Last Updated: April 2026 | Reviewed by Alex Hunter, Senior SaaS Editor
PayPal Review 2026: Still Worth Offering for SaaS Checkout?
PayPal is not the most modern payment platform—and it usually isn’t the best “primary” billing system for SaaS subscriptions. But it is still one of the strongest conversion levers you can add to checkout because it carries consumer trust. In many markets, “Pay with PayPal” removes friction for buyers who don’t want to type card details or who prefer PayPal’s buyer protections.
So the right way to evaluate PayPal in 2026 is not “Stripe vs PayPal.” It’s: Stripe + PayPal—what role should PayPal play in your payment stack?
Table of Contents
Who PayPal Is For (In 2026)
PayPal is usually a good fit when:
- you sell to consumers or prosumers who already use PayPal,
- you sell internationally and want a familiar brand,
- you want an additional payment option to reduce drop-off,
- you want to capture users who prefer wallet-style checkout.
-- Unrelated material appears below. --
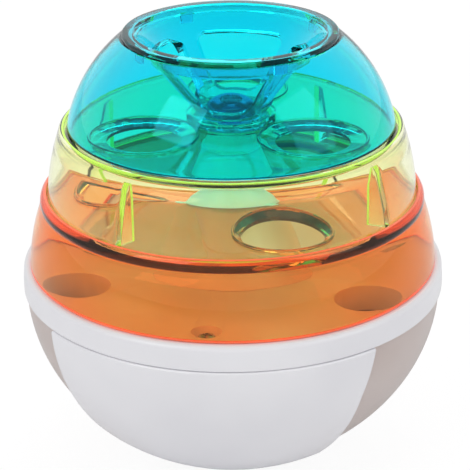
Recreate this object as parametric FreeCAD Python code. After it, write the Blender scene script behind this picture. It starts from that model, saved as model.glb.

PayPal is usually not the best fit when your SaaS business depends on advanced subscription billing logic, complex invoicing, or modern developer-first payment primitives. In those cases, PayPal is better as a secondary method.
Trust & Conversion: PayPal’s Main Advantage
PayPal’s biggest upside is trust. That trust often increases conversion for:
- new brands with low recognition,
- international buyers,
- buyers cautious about sharing card details,
- users who prefer a wallet they already have.
For SaaS, the conversion lift is most noticeable when you use PayPal as an alternate checkout rather than forcing everything through PayPal.
Fees & Cost Predictability
Most teams evaluate PayPal by the headline fees. The more important question is predictability: do fees, holds, and dispute outcomes behave consistently for your business model?
For many SaaS businesses, PayPal is “fine” on fees but can be messy on the operational side—especially if your product attracts high dispute rates (consumer subscriptions, trials, unclear cancellation flows).
Subscriptions: Where PayPal Is Often Not Enough
If your SaaS depends on sophisticated subscription billing (proration, upgrades/downgrades, invoices, dunning, taxes), PayPal typically isn’t the system you want to build your entire stack around. Even when PayPal supports recurring payments, the surrounding tooling and ecosystem often feel less flexible than modern SaaS billing infrastructure.
That’s why many SaaS teams use:
- Stripe for primary subscriptions and billing logic,
- PayPal as an additional payment method for trust and convenience.
Disputes & Chargebacks: The Real Risk
Disputes are not just a payment issue—they are a support and ops issue. PayPal can be challenging for teams because:
- some categories attract higher dispute rates,
- the user perception is “PayPal will protect me,”
- teams must build documentation and cancellation clarity to reduce friction.
The best mitigation is not “argue better.” It’s reduce disputes upstream: clear receipts, clear cancellation, clear trial conversion messaging, and fast support response for billing issues.
Operational Reality
PayPal is operationally fine for many businesses, but SaaS founders should plan for:
- support tickets about billing confusion,
- occasional holds and compliance checks,
- dispute management as a recurring task.
None of this is unique to PayPal, but PayPal is often where customers choose to escalate.
Best Practice Setup for SaaS (Recommended)
A practical, low-drama SaaS setup is:
- Use Stripe (or similar) for primary subscription billing and customer lifecycle.
- Add PayPal as an alternate method to capture trust-based buyers.
- Make cancellation and refunds easy to understand (reduce disputes).
- Track PayPal share of payments: if it meaningfully lifts conversion, keep it; if not, simplify.
Final Verdict
PayPal is still worth offering in 2026—usually as a secondary payment option next to Stripe—because trust converts. The tradeoff is operational overhead around disputes and subscription complexity. If your product sells to consumers or internationally, PayPal can be a meaningful lift. If your SaaS is enterprise or heavily subscription-logic-driven, treat PayPal as an add-on, not the foundation.